Xu Zhimo (Chinese: 徐志摩; pinyin: Xú Zhìmó; Wade–Giles: Hsü Chih-mo, January 15, 1897 – November 19, 1931) was an early 20th-century Chinese poet. Xu Zhimo, original name Xu Yousen, pseudonyms Nanhu and Shizhe (b. 1896, Xiashi, Zhejiang province, China—d. Nov. 19, 1931, Jinan, Shandong province) Free-thinking Chinese poet who strove to loosen Chinese poetry from its traditional forms and to reshape it under the influences of Western poetry and the vernacular Chinese language.[1]

One of the most renowned romantic poets of 20th-century Chinese literature, he is known for his promotion of modern Chinese poetry and made tremendous contributions to modern Chinese literature.

"Returning to China in 1922, Xu Zhimo began writing poems and essays in the vernacular style. He fell under the influence of the Indian poet Rabindranath Tagore while he was serving as interpreter for him during a lecture tour of China. All the foreign literature to which Xu Zhimo had been exposed served to shape his own poetry and establish him as a leader in the modern poetry movement in China."[1] He helped bring big changes to Chinese Literature from that period.

To commemorate Xu Zhimo, in July 2008, a stone of white Beijing marble was installed at the Backs of King's College, Cambridge (near the bridge over the River Cam); Xu's best-known poem called (simplified Chinese: 再别康桥; traditional Chinese: 再別康橋; pinyin: Zài Bié Kāngqiáo; literally: "again (or "once more") leave Cambridge", variously translated as "On Leaving Cambridge", "Saying Goodbye to Cambridge Again", "Goodbye Again, Cambridge", "Leaving the Revisited Cambridge" etc.). A collection of Xu's poetry with English translations was published by Oleander Press Cambridge in 2012.[2]


Xu Zhimo and his second wife Lu Xiaoman

Xu was born in Haining, Zhejiang and graduated from the famous Hangzhou High School. In 1915, he married Zhang Youyi and next year he went to Peiyang University (now Tianjin University) to study Law. In 1917, he transferred to Peking University (PKU) due to the law department of Peiyang University merging into PKU. In 1918, he traveled to the United States to study history at Clark University in Worcester, Massachusetts where he earned his bachelor's degree.

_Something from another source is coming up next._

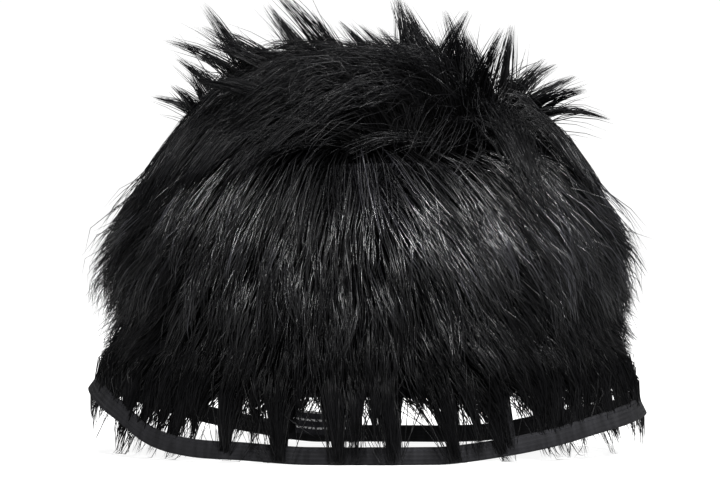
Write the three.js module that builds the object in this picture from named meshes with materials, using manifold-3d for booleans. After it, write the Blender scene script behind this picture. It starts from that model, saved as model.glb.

Shortly afterwards, he transferred to Columbia University in New York to study economics and politics in 1919. Finding the States "intolerable", he left in 1921[3][not in citation given] to study at King's College, Cambridge in England, where he fell in love with English romantic poetry like that of Keats and Shelley, and was also influenced by the French romantic and symbolist poets, some of whose works he translated into Chinese. In 1922 he returned to China and became a leader of the modern poetry movement. In 1923, he founded the Crescent Moon Society. When the Bengali poet Rabindranath Tagore visited China, Xu Zhimo played the part of oral interpreter. Xu was also renowned for his use of vernacular varieties of Chinese. He was one of the first Chinese writers to successfully naturalize Western romantic forms into modern Chinese poetry. He worked as an editor and professor at several schools before dying in a plane crash on November 19, 1931 near Tai'an, Shandong[4] while flying on a Stinson Detroiter from Nanjing to Beijing. He left behind four collections of verse and several volumes of translations from various languages.

Love affairs

Xu Zhimo's various love affairs with Zhang Youyi, Lin Huiyin, and Lu Xiaoman are well known in China. Xu married Zhang Youyi,[5] (the sister of the politician Zhang Junmai) on October 10, 1915. This was an arranged marriage that went against Xu’s belief in free and simple love. Although Zhang gave birth to two sons, Xu still couldn’t accept her. While in London in 1921, Xu met and fell in love with Lin Huiyin (the daughter of Lin Changmin). He divorced Zhang in March 1922. Inspired by this newly found love, Xu wrote a large number of poems during this time. Lin and Xu became close friends. However, she was already betrothed to Liang Sicheng by his father. Xu's last lover was Lu Xiaoman, who was married to Wang Geng, a friend of Xu. The marriage had been arranged by her parents and she felt trapped in this loveless marriage. When Xu and Lu met, they quickly bonded over the similarity of their respective experiences with arranged marriages. When it came to be known that they were in love, both were scorned by their parents and friends. Lu divorced her husband in 1925 and married Xu the next year.[5] Their honeymoon period did not last long however and Lu gradually became more and more depressed. Because Lu was wasteful and Xu’s parents refused to lend them money, Xu had to take several jobs in different cities to keep up with the lifestyle Lu desired. She was widowed when Xu died in an airplane crash.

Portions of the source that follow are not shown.